Aim of the exercise. Pull every line containing "parts" from the entries.

↓

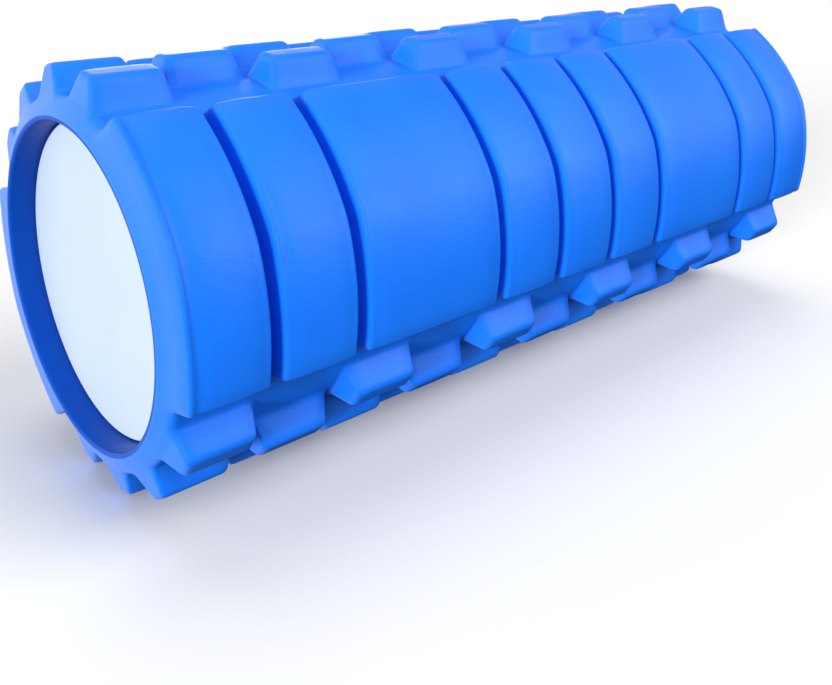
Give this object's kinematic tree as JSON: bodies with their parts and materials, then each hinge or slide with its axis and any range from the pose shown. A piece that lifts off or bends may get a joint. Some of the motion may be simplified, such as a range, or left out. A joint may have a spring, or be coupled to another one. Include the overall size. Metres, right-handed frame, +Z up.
{
  "type": "foam roller",
  "caption": "Hollow-core massage roller: a moulded foam sleeve with staggered blocks and broad grooved panels on a rigid tube closed by recessed end discs.",
  "frame": {"origin": "on the floor, under the middle of the roller lying on its side", "axes": "+X along the roller's axis, +Z up; the middle of one broad panel faces -Y and is tilted 22 degrees up"},
  "size_m": [0.33, 0.1324, 0.1344],
  "materials": {
    "eva_foam": "satin closed-cell moulded EVA foam",
    "core_plastic": "moulded black ABS",
    "cap_plastic": "smooth pale blue-white plastic"
  },
  "bodies": {
    "root": {"foam_sleeve": "eva_foam", "core_tube": "core_plastic", "end_cap_left": "cap_plastic", "end_cap_right": "cap_plastic"}
  },
  "joints": []
}
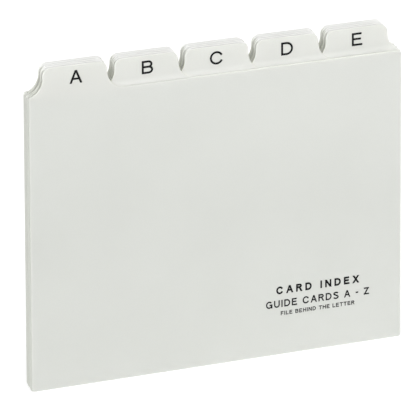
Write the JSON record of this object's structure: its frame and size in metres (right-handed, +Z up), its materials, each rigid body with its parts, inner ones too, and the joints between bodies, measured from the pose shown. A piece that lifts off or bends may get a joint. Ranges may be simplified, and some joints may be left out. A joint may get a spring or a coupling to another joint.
{
  "type": "alphabetical index guide card set",
  "caption": "Upright stack of thin plastic A6 landscape index guides with stepped, lettered tabs, each its own sheet that lifts straight out of the stack.",
  "frame": {"origin": "on the surface that the guides stand on, under the middle of the stack", "axes": "+X across the width of the guides, to the right as read from the front; +Y from the first guide in front to the last at the back; +Z up, from the bottom edges to the tabs"},
  "size_m": [0.1513, 0.0106, 0.115],
  "materials": {
    "plastic_sheet": "satin",
    "print_ink": "matt"
  },
  "bodies": {
    "guide_a": {"guide_a": "plastic_sheet"},
    "guide_b": {"guide_b": "plastic_sheet"},
    "guide_c": {"guide_c": "plastic_sheet"},
    "guide_d": {"guide_d": "plastic_sheet"},
    "guide_e": {"guide_e": "plastic_sheet"},
    "guide_f": {"guide_f": "plastic_sheet"},
    "guide_g": {"guide_g": "plastic_sheet"},
    "guide_h": {"guide_h": "plastic_sheet"},
    "guide_i": {"guide_i": "plastic_sheet"},
    "guide_j": {"guide_j": "plastic_sheet"},
    "guide_k": {"guide_k": "plastic_sheet"},
    "guide_l": {"guide_l": "plastic_sheet"},
    "guide_m": {"guide_m": "plastic_sheet"},
    "guide_n": {"guide_n": "plastic_sheet"},
    "guide_o": {"guide_o": "plastic_sheet"},
    "guide_p": {"guide_p": "plastic_sheet"},
    "guide_q": {"guide_q": "plastic_sheet"},
    "guide_r": {"guide_r": "plastic_sheet"},
    "guide_s": {"guide_s": "plastic_sheet"},
    "guide_t": {"guide_t": "plastic_sheet"},
    "guide_u": {"guide_u": "plastic_sheet"},
    "guide_v": {"guide_v": "plastic_sheet"},
    "guide_w": {"guide_w": "plastic_sheet"},
    "guide_xy": {"guide_xy": "plastic_sheet"},
    "guide_z": {"guide_z": "plastic_sheet"}
  },
  "joints": [
    {"name": "lift_a", "type": "slide", "parent": "guide_z", "child": "guide_a", "axis": [0, 0, 1], "range_m": [0, 0.12]},
    {"name": "lift_b", "type": "slide", "parent": "guide_z", "child": "guide_b", "axis": [0, 0, 1], "range_m": [0, 0.12]},
    {"name": "lift_c", "type": "slide", "parent": "guide_z", "child": "guide_c", "axis": [0, 0, 1], "range_m": [0, 0.12]},
    {"name": "lift_d", "type": "slide", "parent": "guide_z", "child": "guide_d", "axis": [0, 0, 1], "range_m": [0, 0.12]},
    {"name": "lift_e", "type": "slide", "parent": "guide_z", "child": "guide_e", "axis": [0, 0, 1], "range_m": [0, 0.12]},
    {"name": "lift_f", "type": "slide", "parent": "guide_z", "child": "guide_f", "axis": [0, 0, 1], "range_m": [0, 0.12]},
    {"name": "lift_g", "type": "slide", "parent": "guide_z", "child": "guide_g", "axis": [0, 0, 1], "range_m": [0, 0.12]},
    {"name": "lift_h", "type": "slide", "parent": "guide_z", "child": "guide_h", "axis": [0, 0, 1], "range_m": [0, 0.12]},
    {"name": "lift_i", "type": "slide", "parent": "guide_z", "child": "guide_i", "axis": [0, 0, 1], "range_m": [0, 0.12]},
    {"name": "lift_j", "type": "slide", "parent": "guide_z", "child": "guide_j", "axis": [0, 0, 1], "range_m": [0, 0.12]},
    {"name": "lift_k", "type": "slide", "parent": "guide_z", "child": "guide_k", "axis": [0, 0, 1], "range_m": [0, 0.12]},
    {"name": "lift_l", "type": "slide", "parent": "guide_z", "child": "guide_l", "axis": [0, 0, 1], "range_m": [0, 0.12]},
    {"name": "lift_m", "type": "slide", "parent": "guide_z", "child": "guide_m", "axis": [0, 0, 1], "range_m": [0, 0.12]},
    {"name": "lift_n", "type": "slide", "parent": "guide_z", "child": "guide_n", "axis": [0, 0, 1], "range_m": [0, 0.12]},
    {"name": "lift_o", "type": "slide", "parent": "guide_z", "child": "guide_o", "axis": [0, 0, 1], "range_m": [0, 0.12]},
    {"name": "lift_p", "type": "slide", "parent": "guide_z", "child": "guide_p", "axis": [0, 0, 1], "range_m": [0, 0.12]},
    {"name": "lift_q", "type": "slide", "parent": "guide_z", "child": "guide_q", "axis": [0, 0, 1], "range_m": [0, 0.12]},
    {"name": "lift_r", "type": "slide", "parent": "guide_z", "child": "guide_r", "axis": [0, 0, 1], "range_m": [0, 0.12]},
    {"name": "lift_s", "type": "slide", "parent": "guide_z", "child": "guide_s", "axis": [0, 0, 1], "range_m": [0, 0.12]},
    {"name": "lift_t", "type": "slide", "parent": "guide_z", "child": "guide_t", "axis": [0, 0, 1], "range_m": [0, 0.12]},
    {"name": "lift_u", "type": "slide", "parent": "guide_z", "child": "guide_u", "axis": [0, 0, 1], "range_m": [0, 0.12]},
    {"name": "lift_v", "type": "slide", "parent": "guide_z", "child": "guide_v", "axis": [0, 0, 1], "range_m": [0, 0.12]},
    {"name": "lift_w", "type": "slide", "parent": "guide_z", "child": "guide_w", "axis": [0, 0, 1], "range_m": [0, 0.12]},
    {"name": "lift_xy", "type": "slide", "parent": "guide_z", "child": "guide_xy", "axis": [0, 0, 1], "range_m": [0, 0.12]}
  ]
}
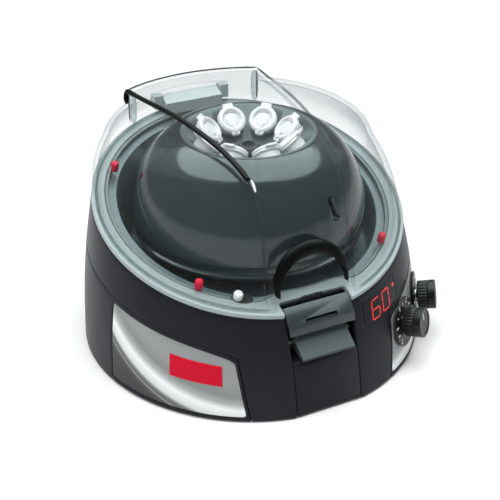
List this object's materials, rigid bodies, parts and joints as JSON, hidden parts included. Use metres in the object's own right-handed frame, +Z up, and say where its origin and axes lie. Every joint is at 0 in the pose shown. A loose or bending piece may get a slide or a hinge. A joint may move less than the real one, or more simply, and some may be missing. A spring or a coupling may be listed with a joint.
{
  "type": "mini centrifuge",
  "caption": "Personal mini centrifuge with a clear hinged lid, latch, angle rotor with microtubes, dial knobs and a display on a round housing.",
  "frame": {"origin": "on the table under the middle of the whole part's bounding box", "axes": "+Z up along the rotor's axis, -Y out of the front with the latch, +X towards the side with the knobs"},
  "size_m": [0.1578, 0.1564, 0.1053],
  "materials": {
    "charcoal_plastic": "dark charcoal moulded shell, semi-gloss",
    "rim_grey_plastic": "light grey moulded rim",
    "slate_plastic": "slate grey moulded chamber and rotor, satin gloss",
    "black_plastic": "black moulded plastic",
    "brushed_silver": "brushed silver plate",
    "red_badge": "red gloss",
    "red_rubber": "red rubber bumper",
    "white_plastic": "white polypropylene",
    "clear_lid": "clear moulded lid",
    "smoked_window": "smoked display window",
    "black_rubber": "black rubber",
    "steel": "bare steel",
    "circuit_board": "green circuit board"
  },
  "bodies": {
    "housing": {"lower_housing": "charcoal_plastic", "upper_housing": "charcoal_plastic", "label_plate": "brushed_silver", "control_plate": "brushed_silver", "badge": "red_badge", "display_window": "smoked_window", "led_module": "black_plastic", "display_board": "circuit_board", "speed_dial": "black_plastic", "speed_potentiometer": "steel", "timer_dial": "black_plastic", "timer_potentiometer": "steel", "rim_ring": "rim_grey_plastic", "chamber_bowl": "slate_plastic", "interlock_switch": "black_plastic", "bumper_1": "red_rubber", "bumper_2": "red_rubber", "bumper_3": "red_rubber", "bumper_4": "red_rubber", "shaft_seal": "black_rubber", "bottom_cover": "black_plastic", "foot_1": "black_rubber", "foot_2": "black_rubber", "foot_3": "black_rubber", "foot_4": "black_rubber", "motor_post_1": "black_rubber", "motor_post_2": "black_rubber", "motor_post_3": "black_rubber", "motor_plate": "steel", "motor": "steel", "control_board": "circuit_board", "power_supply": "black_plastic", "front_insert": "charcoal_plastic", "latch_frame": "slate_plastic", "latch_pin": "steel", "power_inlet": "black_plastic", "switch_frame": "black_plastic", "hinge_block": "rim_grey_plastic", "hinge_pin": "steel"},
    "lid": {"lid_shell": "clear_lid", "lid_grip": "black_plastic", "lid_hinge_left": "rim_grey_plastic", "lid_hinge_right": "rim_grey_plastic", "lid_strike": "steel"},
    "rotor": {"drive_shaft": "steel", "rotor": "slate_plastic", "rotor_nut": "black_plastic", "microtube_1": "white_plastic", "microtube_2": "white_plastic", "microtube_3": "white_plastic", "microtube_4": "white_plastic", "microtube_5": "white_plastic", "microtube_6": "white_plastic", "microtube_7": "white_plastic", "microtube_8": "white_plastic"},
    "latch": {"latch": "black_plastic"},
    "plunger": {"interlock_plunger": "white_plastic"},
    "speed_knob": {"speed_knob": "black_plastic"},
    "timer_knob": {"timer_knob": "black_plastic"},
    "power_rocker": {"power_rocker": "red_badge"}
  },
  "joints": [
    {"name": "lid_hinge", "type": "hinge", "parent": "housing", "child": "lid", "pos_m": [0, 0.068, 0.0893], "axis": [-1, 0, 0], "range_deg": [0, 95]},
    {"name": "rotor_spin", "type": "hinge", "parent": "housing", "child": "rotor", "pos_m": [0, 0.0012, 0], "axis": [0, 0, 1], "continuous": true},
    {"name": "latch_pivot", "type": "hinge", "parent": "housing", "child": "latch", "pos_m": [0, -0.0651, 0.0305], "axis": [1, 0, 0], "range_deg": [0, 10], "stiffness_Nm_per_rad": 0.05},
    {"name": "plunger_slide", "type": "slide", "parent": "housing", "child": "plunger", "axis": [0, -0.2924, 0.9563], "range_m": [-0.0025, 0], "stiffness_N_per_m": 150},
    {"name": "speed_knob_turn", "type": "hinge", "parent": "housing", "child": "speed_knob", "pos_m": [0.04726, -0.06012, 0.02], "axis": [0.5983, -0.7714, 0.2167], "range_deg": [-135, 135]},
    {"name": "timer_knob_turn", "type": "hinge", "parent": "housing", "child": "timer_knob", "pos_m": [0.06336, -0.04398, 0.02], "axis": [0.8081, -0.5659, 0.1635], "range_deg": [-135, 135]},
    {"name": "power_rocker_tilt", "type": "hinge", "parent": "housing", "child": "power_rocker", "pos_m": [-0.03519, 0.06496, 0.0226], "axis": [-0.8829, -0.4695, 0], "range_deg": [-9, 9]}
  ]
}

↑

Worked solution.
Give this object's kinematic tree as JSON: bodies with their parts and materials, then each hinge or slide with its axis and any range from the pose shown. A piece that lifts off or bends may get a joint. Some of the motion may be simplified, such as a range, or left out. A joint may have a spring, or be coupled to another one. Include the overall size. Metres, right-handed frame, +Z up.
Write the JSON record of this object's structure: its frame and size in metres (right-handed, +Z up), its materials, each rigid body with its parts, inner ones too, and the joints between bodies, measured from the pose shown. A piece that lifts off or bends may get a joint. Ranges may be simplified, and some joints may be left out. A joint may get a spring or a coupling to another joint.
List this object's materials, rigid bodies, parts and joints as JSON, hidden parts included. Use metres in the object's own right-handed frame, +Z up, and say where its origin and axes lie. Every joint is at 0 in the pose shown. A loose or bending piece may get a slide or a hinge. A joint may move less than the real one, or more simply, and some may be missing. A spring or a coupling may be listed with a joint.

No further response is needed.